Como o Tribunal da Relação manteve integralmente a pena de primeira
instância, ele não pôde recorrer para o Supremo. Recorreu para o
Constitucional. O Constitucional rejeitou o recurso. O seu advogado decidiu,
então, apresentar uma reclamação para a conferência de juízes do Tribunal
Constitucional. Parece que a reclamação também suspende o cumprimento da pena.

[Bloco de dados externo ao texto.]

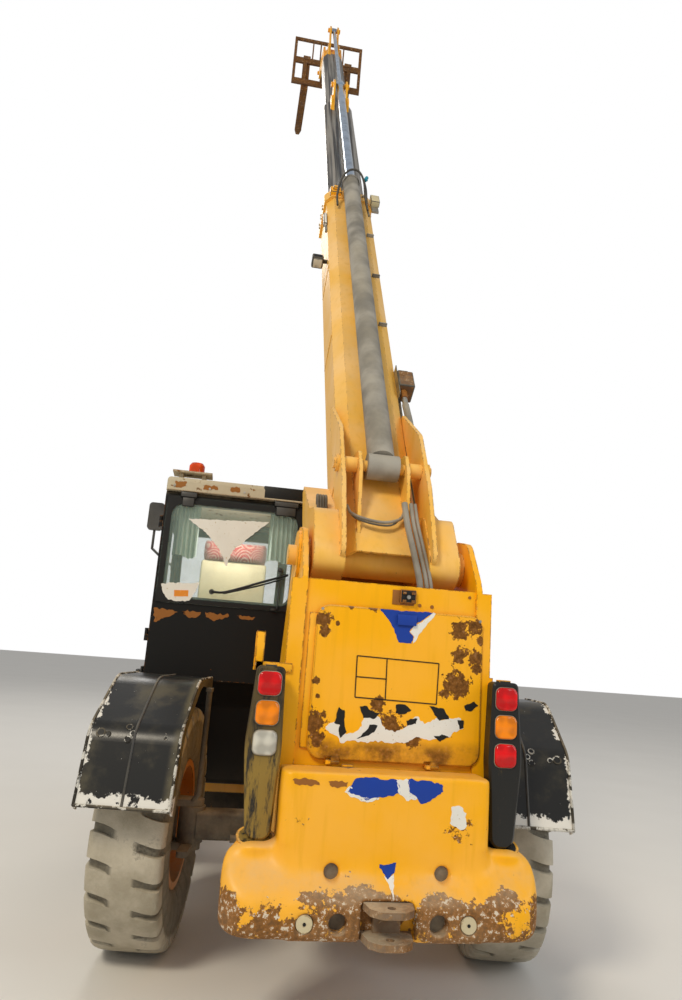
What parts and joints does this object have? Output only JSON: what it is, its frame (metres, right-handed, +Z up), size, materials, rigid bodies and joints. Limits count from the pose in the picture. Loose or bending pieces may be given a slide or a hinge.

É isto a boa justiça portuguesa. E se
achar que não, caro leitor, lembre-se: você é um horrível justiceiro, sem
qualquer respeito pela presunção de inocência.
Dois comentários:
Fernando
Martins do Vale, 17.07.2018: Ser inocente é um estatuto de mediocridade! O que é digno é ser arguido
por corrupção, o que dá em simultâneo um estatuto de esperteza que permitiu o
sucesso económico, e como em Portugal presumir é confundido com afirmar
inocência, o arguido que ainda não foi condenado (mas também não foi
inocentado), ganha logo o estatuto de mártir da Justiça, logo é um santo, e o
crime está na nossa suspeição caluniosa.
Luis Fonte,
17.07.2018 : Aparentemente a "malta" adora
corruptos, desde que sejam da sua cor política ou do seu clube... Os corruptos
dos outros é que são maus, muito maus e merecem tau tau!!!! Somos um país de
tarefeiros do estado e pedintes do privado, com uma série de agiotas a servir de
intermediários (jornalistas, comentadores, deputados, magistrados em geral e
juizes em particular...etc) entre estes e os poderosos de Cascais. Bem haja o
Sr. João Miguel Tavares por criticar, tendencialmente por igual, todos os
corruptos que me escravizam via impostos.